Isolation of Cholesterol from Egg Yolk

               Procedure: In a 250 mL round bottom flask, combine a hard-boiled egg yolk, 1 g of K2CO3, 5 g of sand, and 10 mL of MeOH. Grind together until it is smooth – it will look like soft scrambled eggs. Add 20 mL of cyclohexane, stir thoroughly – it will look like corn meal mush – then warm to reflux. Rotovap off the solvent. While the solvent is rotovapping, prepare a chromatography column with 15 g of flash silica gel and a layer of sand on top, and have fifteen test tubes ready to take fractions. Also prepare a mixture of 30 mL of EtOAc and 170 mL of petroleum ether. To the 250 mL round bottom flask with the egg mixture, add 30 mL CH2Cl2, and stir thoroughly. Add the CH2Cl2 solution (not the egg mixture!) to the top of the column, and let the solvent go down on its own. When all the CH2Cl2 is down, rinse the inside top of the column with a little of the EtOAC/pet ether mixure. By this time, the solvent should have begun to drip out of the bottom of the column. Add more of the EtOAC/pet ether mixure to the top of the column, and apply gentle air pressure to the column as you collect 10 mL fractions. You should collect 15 fractions. Check the fractions by thin layer chromatography. Usually, the cholesterol comes in fractions 6-10. Rotovap the cholesterol fractions in a tared round bottom flask. You should be rewarded with iridescent rosettes of the product. Record the weight and the melting point.
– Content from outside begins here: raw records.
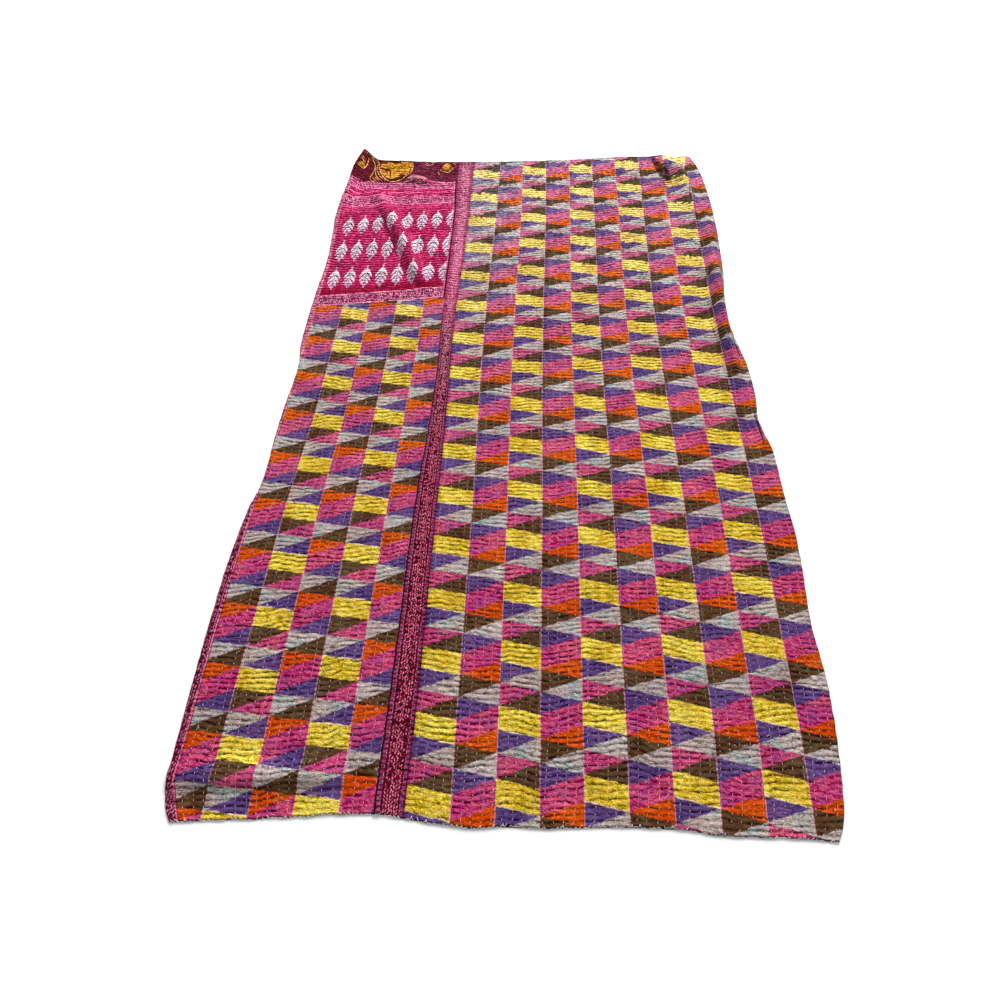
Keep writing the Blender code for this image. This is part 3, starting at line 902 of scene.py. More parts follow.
BROWN_STROKES = table_of(
    Stroke,
    (6.0, ((-600, 1052), (-590, 1040), (-588, 1020), (-584, 1002))),
    (4.0, ((-606, 1102), (-616, 1090), (-612, 1078), (-602, 1082), (-598, 1098))),
    (4.2, ((-574, 1046), (-562, 1062), (-546, 1076), (-534, 1100))),
    (3.2, ((-560, 1052), (-545, 1062), (-530, 1088))),
    (4.0, ((-530, 1078), (-514, 1072), (-505, 1052), (-508, 1030))),
    (6.0, ((-552, 1008), (-538, 1020), (-527, 1008), (-543, 993), (-566, 986))),
    (2.6, ((-533, 1040), (-520, 1038), (-518, 1026), (-527, 1022))),
    (3.6, ((-636, 1084), (-620, 1074), (-602, 1070), (-586, 1060), (-572, 1064),
           (-566, 1078))),
    (3.4, ((-628, 1034), (-612, 1042), (-600, 1022), (-604, 1008))),
    (3.4, ((-580, 1024), (-566, 1040), (-552, 1038), (-546, 1026))),
    (3.4, ((-550, 1090), (-534, 1082), (-524, 1090), (-514, 1100))),
    (3.2, ((-546, 1068), (-536, 1056), (-522, 1060), (-512, 1050))),
    (3.0, ((-540, 1034), (-530, 1030), (-524, 1014))),
    (2.8, ((-598, 1088), (-588, 1080), (-578, 1082))),
    (2.6, ((-622, 1040), (-610, 1030), (-600, 1034))),
    (2.4, ((-622, 1022), (-609, 1013), (-598, 1016))),
    (2.6, ((-584, 1070), (-576, 1062), (-580, 1052))),
    (2.4, ((-574, 1030), (-564, 1022), (-560, 1030))),
    (2.4, ((-716, 1052), (-708, 1050), (-703, 1054))),
    (3.4, ((-340, 1080), (-335, 1074), (-338, 1066))),
    (2.6, ((-352, 1084), (-346, 1086), (-343, 1082))),
    (2.2, ((-356, 1070), (-350, 1064), (-344, 1066))),
)


def curve(points, pitch):
    """Even places along a smooth line through a few points."""
    points = np.array(points, float)
    run = np.concatenate([[0.0], np.cumsum(np.linalg.norm(np.diff(points, axis=0), axis=-1))])
    at = np.linspace(0.0, run[-1], max(4, int(run[-1] / pitch)))
    slopes = np.gradient(points, run, axis=0)
    k = np.clip(np.searchsorted(run, at, side="right") - 1, 0, len(run) - 2)
    width = (run[k + 1] - run[k])[:, None]
    t = (at - run[k])[:, None] / width
    return smooth_between(t, width, points[k], slopes[k], points[k + 1], slopes[k + 1])


def ribbon(stroke, pitch=2.0):
    """A brush stroke as a strip, thin at both ends: an array of points, length by 3."""
    line = curve(stroke.points, pitch)
    along = unit(np.gradient(line, axis=0))
    aside = np.stack([-along[:, 1], along[:, 0]], -1)
    share = np.linspace(0.0, 1.0, len(line))
    half = stroke.width / 2 * (0.3 + 0.7 * np.sin(math.pi * share) ** 0.5)
    return line[:, None] + aside[:, None] * (half[:, None] * np.array([-1, 0, 1]))[..., None]


def blot(outline, pitch=2.4):
    """A filled shape around its middle: an array of points, outline by rings."""
    closed = curve((*outline, outline[0]), pitch)
    middle = closed.mean(0)
    rings = int(np.linalg.norm(closed - middle, axis=-1).max() / pitch) + 2
    shares = np.linspace(0.02, 1.0, rings)[None, :, None]
    return middle + (closed[:, None] - middle) * shares


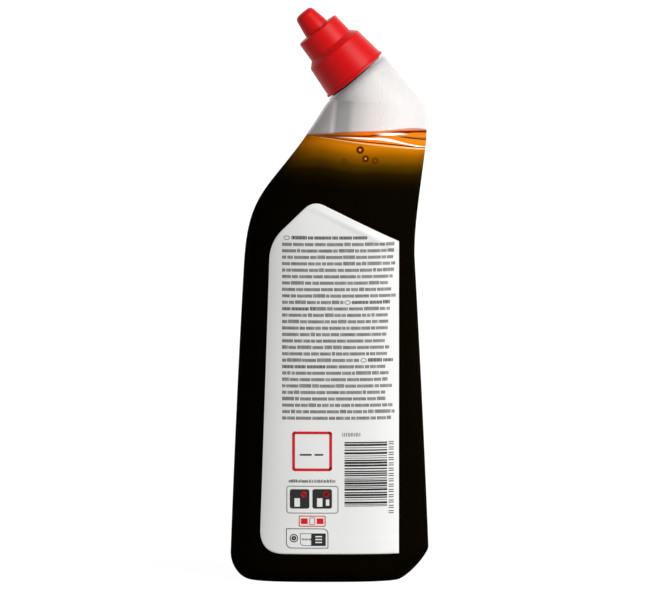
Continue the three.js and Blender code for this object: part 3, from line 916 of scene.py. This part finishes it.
def box_between(left, top, right, bottom):
    """Left, low, right and high of a box given in the photo's pixels."""
    high_left, low_right = photo_place(left, top), photo_place(right, bottom)
    return high_left.x, low_right.y, low_right.x, high_left.y


def ink_finish(name, colour, spread):
    material, tree = new_finish(name)
    where, x, y, z = place_on_object(tree)
    mottle = Value.node(tree, "TexNoise", inputs={"Vector": where, "Scale": 700.0, "Detail": 2.0})
    surface(tree, {"Base Color": mottle.blend(colour, spread), "Roughness": mottle * 0.1 + 0.4,
                   "Specular IOR Level": 0.3})
    return material


black_ink = ink_finish("black_ink", srgb(10, 10, 10), srgb(22, 22, 22))
red_ink = ink_finish("red_ink", srgb(204, 16, 26), srgb(214, 26, 36))
white_ink = ink_finish("white_ink", srgb(232, 232, 230), srgb(240, 240, 238))

# Places of the print, in the photo's pixels: columns of the rows of type, then left, top, right
# and bottom of each box.
type_left_px, type_right_px = 282.5, (384, 396)
first_row_px = (291, 366)
ring_px = {0: 287, 10: 347.5, 19: 363.5}
stripes_px, pair_column_px = (344.5, 442, 387, 508), (388.5, 439, 393.5, 513)
short_row_px = (342.5, 432, 359.5, 436.5)
bar_row_px, square_frame_px = (289, 478.5, 335, 483), (287, 486, 338, 513)
square_px, square_top_px, square_foot_px = ((290, 309.5), (312.5, 332)), 489, 508.5
low_frame_px, low_ring_px = (286.5, 528.5, 328, 548), (289.5, 533, 298.5, 543)
low_panel_px = (300.5, 533.5, 325.5, 545.5)
low_dashes_px, low_block_px = (302, 537.5, 312, 541), (312.5, 533.5, 325.5, 545.5)
red_square_px, red_panel_px = (292.5, 431.5, 332, 471), (299, 515.5, 325.6, 526.5)
stripe_line, pair_line, pair_gap, pairs = 0.33, 0.42, 1.0, 14

small_type = Ink()
bold_parts = {0: (0, 1), 10: (0.57, 1), 11: (0, 0.3), 19: (0.7, 1), 20: (0, 0.43)}
for row in range(type_lines):
    row_px = first_line_px + row * type_line
    start = photo_place(first_row_px[0] if row == 0 else type_left_px, row_px)
    end = photo_place(first_row_px[1] if row == 0 else random.uniform(*type_right_px), row_px)
    bold_start, bold_end = [lerp(start.x, end.x, share) for share in bold_parts.get(row, (2, 2))]
    x, baseline = start.x, start.y - small_height / 2
    ring_x = photo_place(ring_px.get(row, 0), row_px).x
    if row in ring_px:
        ring = [(ring_x + 1.35 * across, start.y + 0.85 * up) for across, up in circle((0, 0), 1)]
        small_type.chain(ring, 0.26)
    while x < end.x - 1:
        height = tall_height if random.random() < 0.2 else small_height
        for _ in range(random.randint(3, 15)):
            if x > end.x or abs(x - ring_x) < 2:
                break
            stroke = random.uniform(0.3, 0.35) * (1.5 if bold_start <= x <= bold_end else 1)
            small_type.bar(x, baseline, stroke, height)
            x += stroke + random.uniform(0.17, 0.23)
        x += random.uniform(0.3, 0.5)
small_type.add("small_type", black_ink)

stripes = Ink()
left, low, right, high = box_between(*stripes_px)
height = high
while height > low + 0.5:
    thick = stripe_line * random.choice((1, 2, 2, 3))
    stripes.bar(left, height - thick, right - left, thick)
    height -= thick + stripe_line * random.choice((1, 1, 2, 2))
left, low, right, high = box_between(*pair_column_px)
for place in range(pairs):
    height = lerp(low, high, place / pairs)
    for rise in (0, pair_gap):
        stripes.bar(left, height + rise, right - left, pair_line)
left, low, right, high = box_between(*short_row_px)
x = left
while x < right:
    stripes.bar(x, low, 0.3, 1.8)
    x += random.uniform(0.65, 0.95)
stripes.add("stripe_panel", black_ink)

signs, marks, red_marks = Ink(), Ink(0.09), Ink(0.09)
left, low, right, high = box_between(*bar_row_px)
x = left
while x < right:
    signs.bar(x, low + 0.2, random.uniform(0.3, 0.5), random.choice((1.2, 1.5)))
    x += random.uniform(0.6, 0.8)
signs.chain(round_box(*box_between(*square_frame_px), (1.2, 1.2, 1.2, 1.2)), 0.32)
for left_px, right_px in square_px:
    left, low, right, high = box_between(left_px, square_top_px, right_px, square_foot_px)
    signs.bar(left + 0.7, low, right - left - 1.4, high - low)
    for side in (left, right - 0.7):
        signs.bar(side, low + 0.7, 0.7, high - low - 1.4)
        for corner in (low + 0.2, high - 0.7):
            signs.bar(side + (0.2 if side == left else 0), corner, 0.5, 0.5)
    marks.bar(left + 2.2, low + 0.9, 2.6, 4.1)
    red_marks.chain(circle((right - 2.7, high - 2.5), 0.75), 1.3)
marks.bar(right - 2.9, low + 1.4, 1.6, 3.0)

signs.chain(round_box(*box_between(*low_frame_px), (2.4, 0.3, 2.4, 0.3)), 0.34)
left, low, right, high = box_between(*low_ring_px)
for radius, line_width in ((1.8, 0.45), (0.7, 0.8)):
    signs.chain(circle(((left + right) / 2, (low + high) / 2), radius), line_width)
signs.chain(round_box(*box_between(*low_panel_px), (1.6, 0.2, 0.2, 0.2)), 0.26)
left, low, right, high = box_between(*low_dashes_px)
for step in range(7):
    signs.bar(lerp(left, right, step / 7), low + 0.4, 0.36, 0.9)
left, low, right, high = box_between(*low_block_px)
signs.bar(left - 0.6, low, right - left + 0.6, high - low)
for share in (0.22, 0.46, 0.7):
    marks.bar(left + 1.4, lerp(low, high, share), 3.2, 0.6)

left, low, right, high = box_between(*red_square_px)
red_marks.chain(round_box(left + 0.6, low + 0.6, right - 0.6, high - 0.6, (0.8, 0.8, 0.8, 0.8)), 1.3)
signs.bar(left + 3.6, low + 7.4, 5.6, 0.8)
signs.bar(left + 10.6, low + 7.4, 4.2, 0.8)
left, low, right, high = box_between(*red_panel_px)
red_marks.chain(round_box(left + 0.2, low + 0.2, right - 0.2, high - 0.2, (0.5, 0.5, 0.5, 0.5)), 0.4)
for block_left in (left + 1.0, right - 4.2):
    red_marks.bar(block_left, low + 1.3, 3.2, high - low - 2.6)
red_marks.chain(round_box(left + 5.2, low + 1.0, right - 5.2, high - 1.0, (0.4, 0.4, 0.4, 0.4)), 0.3)
signs.add("small_signs", black_ink)
red_marks.add("red_signs", red_ink)
marks.add("sign_marks", white_ink)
               Option #1: Cholesterol forms a specific 2:1 complex with oxalic acid. Take up your crude cholesterol in 5 mL of 1,2-dichloroethane in a 50 mL Erlenmeyer flask. Add 80 mg of oxalic acid, and heat to reflux. Let the flask cool. After twenty minutes (clean up the lab!), swirl the flask in ice water. The contents should gel into a mush of crystals. Vacuum filter with 1,2-dichloroethane, suck dry, and spread out to dry. Take up the white residue in a 50 mL Erlenmeyer flask with 5 mL of water. Heat to reflux, chill in ice water, and vacuum filter. This should give pure white cholesterol, mp = 141-143 oC. Record the melting point and weight.
               Option #2: Take up the crude cholesterol in 5 mL of CH2Cl2 in a 50 mL round bottomflask. Spot a TLC plate in the left lane and the middle lane with the CH2Cl2 solution. Add 0.5 mL of Dess-Martin reagent in CH2Cl2, and warm briefly. Spot the solution in the middle and the right lanes of the same TLC plate, and develop in 1:4 EtOAC/pet ether. If a lot of starting material still remains, warm the solution again, and check it again. When the starting material is almost all converted, save a little of the CH2Cl2 solurion. Rotovap the rest of the solution, add 8 mL of acetone and 20 mg pTsOH, and warm it again to reflux. Spot the TLC plate middle and right, and develop it in 1:4 EtOAC/pet ether. This time, before you visualize the TLC plate with I2, check it with the UV light. You should see a UV spot for cholestenone. TLC Rf’s in 1:9 EtOAC/pet ether: cholesterol = 0.28, 5-cholesten-3-one = 0.60, 4-cholesten-3-one = 0.41. Alternatively, the oxidation can be carried out with the Brown protocol. To purify the 4-cholesten-3-one, add 2 g of flash silica gel to the acetone solution and rotavap it. Build a dry column with 10 grams of flash silica gel. Tap it to settle the silica gel, then add the dry powder with your reaction mixture, and then sand on top. Elute with a mixture of 2 mL of EtOAc and 100 mL of petroleum ether, then with a mixture of 5 mL of EtOAc and 95 mL of petroleum ether. Take 10 mL fractions, and check them by TLC. Evaporate the fractions containing 4-cholesten-3-one in a tared round bottom flask, and record the weight and melting point.